MOSCOW (AP) _ President Boris Yeltsin and opposition leaders agreed to allow limited private farming Friday in a tentative compromise that also bans selling farmland to foreigners.

Since the Soviet breakup, Russian citizens have been permitted to own land in urban areas, but agricultural plots remain largely in state hands.

Earlier this year, Parliament’s Communist-dominated lower house, the Duma, approved strict legislation that would keep farm land in state hands. Yeltsin vetoed the measure.

After a long standoff, Yeltsin met with a group of parliament leaders on Friday, and the lawmakers, including Communists, agreed to form a working group to revise the restrictive legislation.

Lawmakers agreed to give up their ban on private ownership of agricultural land after Yeltsin conceded the need for strict state control.

In Moscow and other cities, most residents own their apartments, and the wealthier ones also have plots for dachas, or country homes, just outside the city.

But the communists and others staunchly oppose selling off farmland, saying that rich Russians and foreigners will gobble up huge chunks of property.

Both sides agreed to ban the sale of agricultural land to foreigners, and to introduce requirements that land may only be sold to people who prove their ability to cultivate it. They also agreed that land must be used for farming for up to 15 years following a sale.

Under the code previously approved by Parliament, ``the owner has no right to sell or mortgage land or to make a gift of it, so what kind of owner is that?″ Yeltsin asked.

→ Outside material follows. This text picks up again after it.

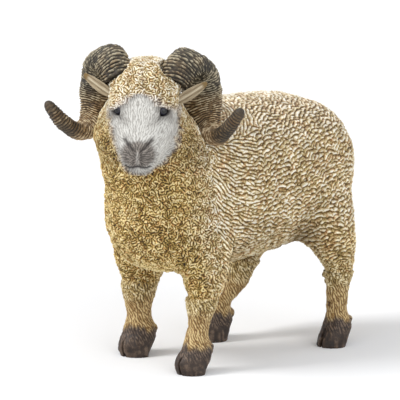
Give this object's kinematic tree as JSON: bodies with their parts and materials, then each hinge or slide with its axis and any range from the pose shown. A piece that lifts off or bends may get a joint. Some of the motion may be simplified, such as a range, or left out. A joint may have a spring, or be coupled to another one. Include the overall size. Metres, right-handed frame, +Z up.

Many details remain unspecified, and lawmakers may stall the revision of the land code, trying to wrangle tighter restrictions from Yeltsin. Yeltsin asked the working group to draft the revisions within three months.

While much of Russia’s economy is now in private hands, reforms in agricultural areas have been minimal.

The Duma overrode Yeltsin’s veto on the land measure with the required two-thirds majority. The bill is now in the upper chamber, but that body is not expected to override the president’s veto.

The president already has signed a decree allowing Russians to freely buy and sell land in cities and towns throughout the nation.